I like to think of it this way – would I treat another person the way I am treating myself? Forgiving yourself is very very hard, but you know, you didn’t do ANYTHING WRONG. Marrying David was a good choice. It could have worked out fabulously. In fact, it did, for a lot of years.
Forgive yourself for not having a crystal ball or for failing divination, which is really a very imprecise branch of magic, anyway.
I am in the midst of a divorce right now. I spoke with my mission president several months ago when I knew that this was where my marriage was headed. I was filled with guilt and anguish over the state of my life.
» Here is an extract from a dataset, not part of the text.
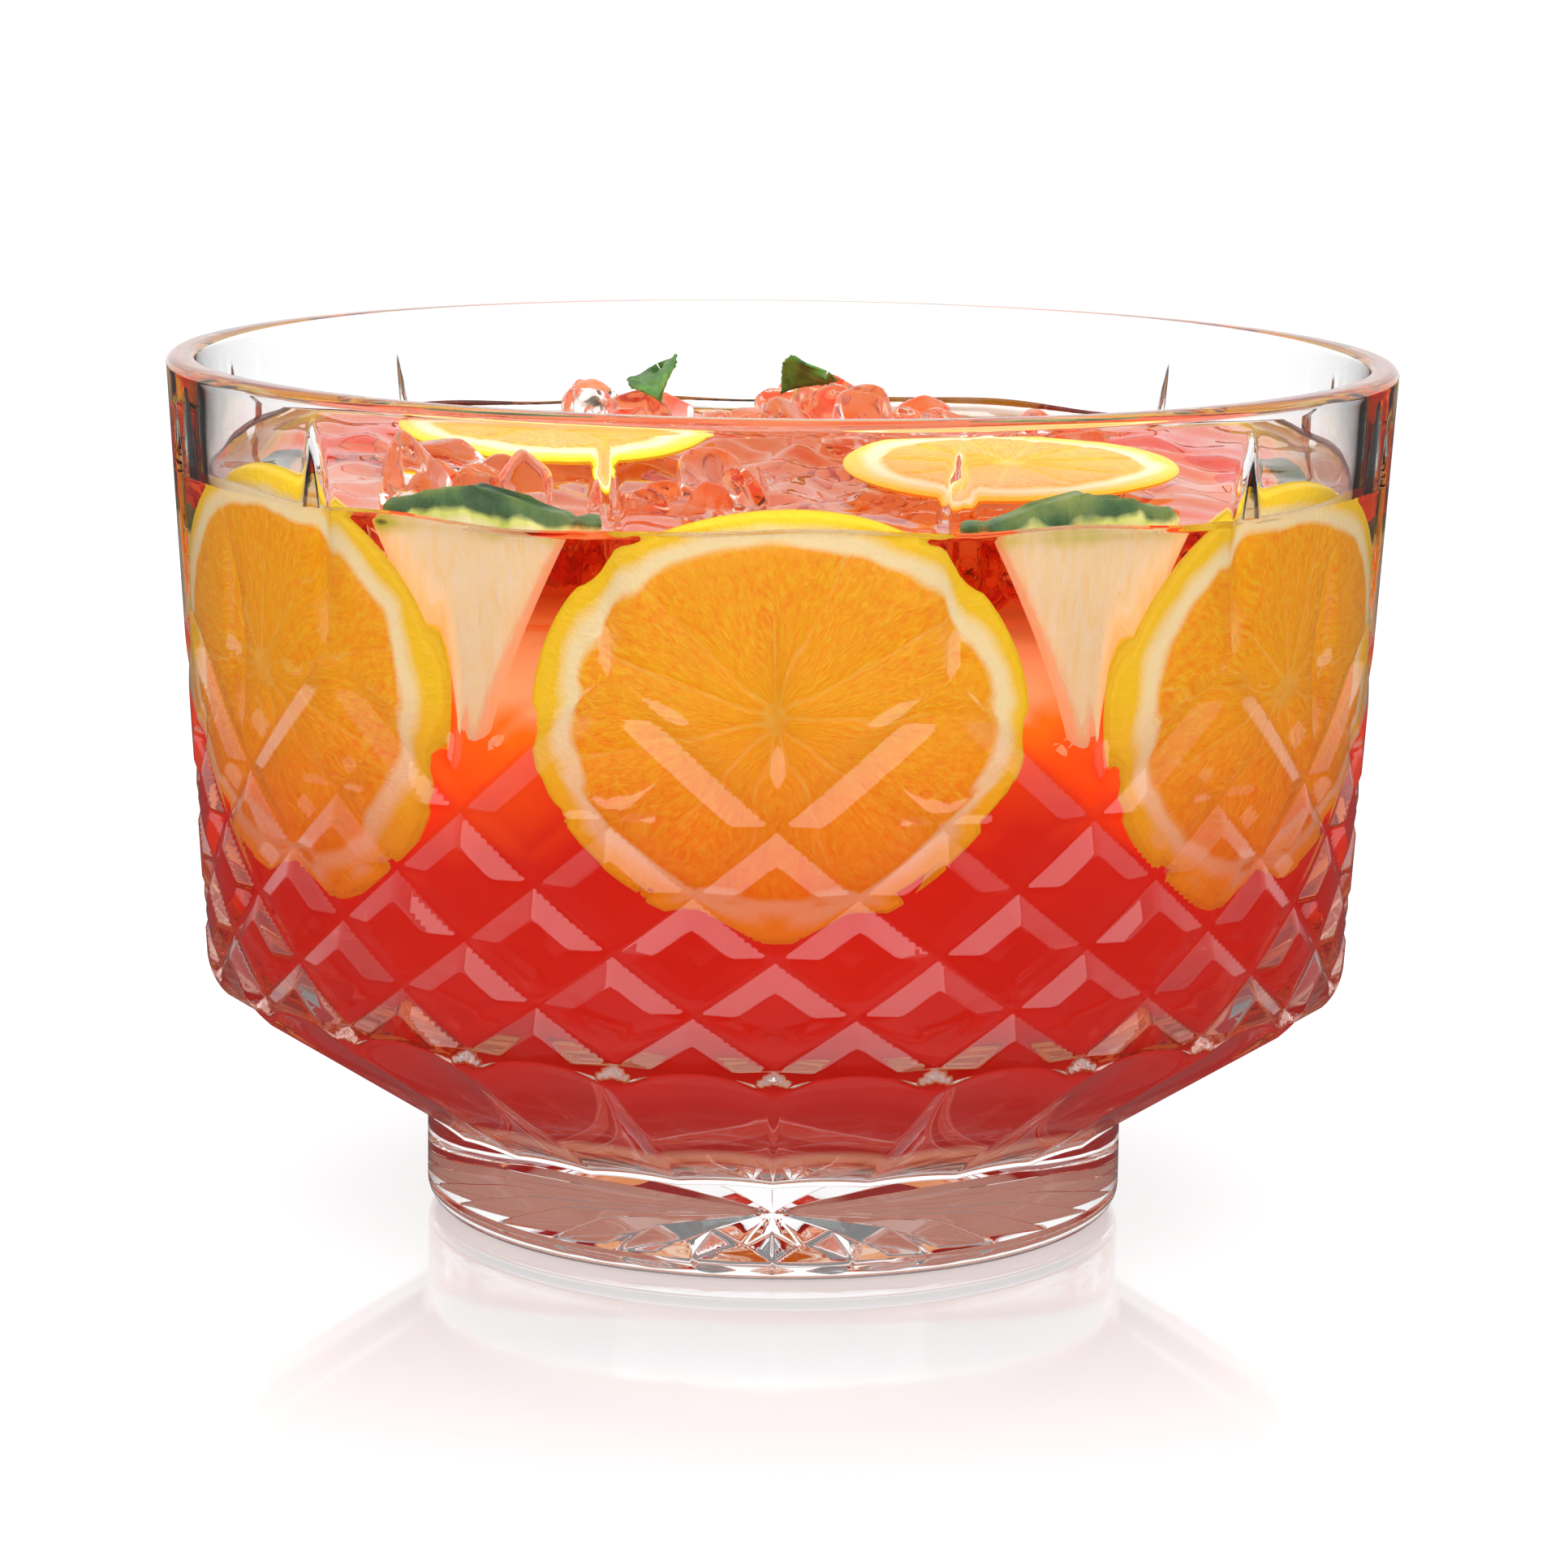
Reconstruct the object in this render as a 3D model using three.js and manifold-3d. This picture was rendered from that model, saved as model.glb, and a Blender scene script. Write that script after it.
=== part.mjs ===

He looked me in the eye and said, “You need to remember that God is not sorry.” He explained that although I am mourning and questioning so many thing that have happened over the years, God is not sorry that I married my husband. Heavenly Father is not consumed with regret for the decisions I have made and the things that have happened. There were good things that came from our marriage–beautiful kids and some experiences that have helped me to grow, develop and change. I could not be the person I am today without them.
Heavenly Father doesn’t rejoice in my suffering, but He can see the growth it has wrought in me in spite of the pain and sorrow I have had to go through to get there. Forgiving yourself is hard, but it helps to think of how Heavenly Father looks at us–with eternal perspective and infinite love. I hope you can find those same comforting connections in your own heart and mind.
Thanks for sharing your experiences with us. It’s been so helpful to me as I go through this experience too.
It is a useless persuit to beat yourself up over the red flags you could have seen (trust me, I do it too). If I honestly look back at my marriage, the good and the bad, I can recognize that there were very happy times and wonderful memories back before they were tainted with current circumstances. Like others have said, I will never regret my marriage. It gave me three gorgeous children and a wealth of knowledge and experience that had shaped me into the individual I am today.